Además, se agudizaron los déficits gemelos (fiscal y externo), y todo esto en un contexto en el que no había acceso al financiamiento externo ni ánimo de las empresas de encarar proyectos a largo plazo. Con esos desajustes era imposible crecer en forma sostenida, ya que cada vez que la economía crecía y necesitaba importar insumos, energía o bienes de capital se encontraba con la restricción externa de falta de divisas lo que llevaba el ciclo expansivo a su fin. A esto se le sumaba una escasez de energía que limitaba la capacidad de producción y las inversiones, especialmente en el sector industrial.
El gobierno de Macri comenzó a atacar estos desajustes en 2016, pero la devaluación, la nueva política monetaria y la suba de tarifas tuvieron su impacto negativo sobre el nivel de actividad y la economía entró en recesión. Si bien se logró unificar el tipo de cambio, reabrir el acceso al financiamiento internacional, estimular la inversión en energía con lo que la economía volvió al crecimiento en el 2017 (como en un típico año electoral), la alegría duró poco porque con la política del gradualismo no se redujo el déficit fiscal, y de hecho aumentó el déficit externo. Estos déficits gemelos implicaban una alta vulnerabilidad de la economía al humor de los mercados financieros internacionales, porque ante un eventual deterioro el país se vería obligado a hacer un rápido ajuste, lo que finalmente ocurrió en el 2018. Ese año el país sufrió una fuerte salida de capitales y se vio forzado a implementar un fuerte ajuste fiscal, monetario y cambiario que causó la profunda recesión que todavía nos está aún afectando.
En resumen, ya sea por los desajustes que prevalecieron entre el 2011 y el 2015 como resultado del proceso de ajuste que comenzó en el 2016 y que llega a nuestros días, las políticas macroeconómicas han estado en el centro de la escena del pobre desempeño económico. Pero no todo es tan sombrío como parece. La crisis del 2018 forzó al gobierno a acelerar el ajuste y a lograr mejoras importantes en los “fundamentals” o cimientos macroeconómicos.

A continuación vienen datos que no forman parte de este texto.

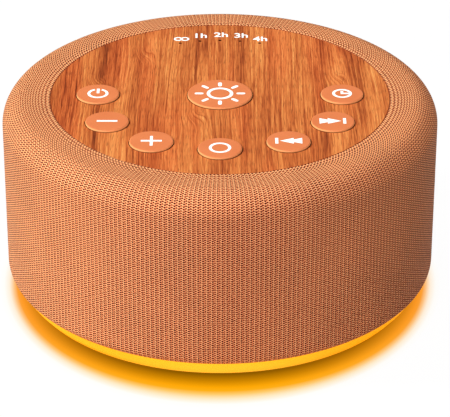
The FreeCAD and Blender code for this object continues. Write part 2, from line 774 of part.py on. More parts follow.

Así, se han corregido gran parte de los desbalances fiscales y externos, se han corregido en gran medida las tarifas y el tipo de cambio ya no está atrasado.
Esta mejora es la que permitirá terminar con los ciclos de desajustes y ajustes, con nuestra historia de recesiones recurrentes y crear las condiciones para lograr un crecimiento equilibrado y sostenido, que Argentina no tiene desde hace décadas. Si bien, como en un edificio, los cimientos no se ven, a larga son los que determinan su fortaleza y perdurabilidad. A pesar de esta mejora, para crecer Argentina necesita modernizar su economía y mejorar su competitividad.
Es aquí donde entran las reformas estructurales que ayuden a bajar la presión tributaria que es de las más altas entre países emergentes, a modernizar el mercado laboral para generar empleos modernos y con mejores retribuciones, a mejorar el sistema educativo, a darle sustentabilidad al sistema de seguridad social y a aumentar la eficiencia de nuestras empresas. No hay duda de que la Argentina tiene grandes desafíos económicos por delante, tanto en domar una coyuntura compleja como en realizar reformas que ayuden al crecimiento de largo plazo.
Gran parte del desajuste que dejó el gobierno anterior se ha revertido y hoy el país no necesita grandes ajustes en tarifas o reducciones del déficit fiscal que sean traumáticos, aunque es importante consolidar los logros alcanzados. La mejora en los fundamentals no garantiza por sí solo que se logre el tan anhelado crecimiento económico sostenido, pero sí da las bases para que vuelvan el espíritu emprendedor y la inversión. Lo que sí es seguro, es que un retroceso nos sumergiría en una nueva recesión.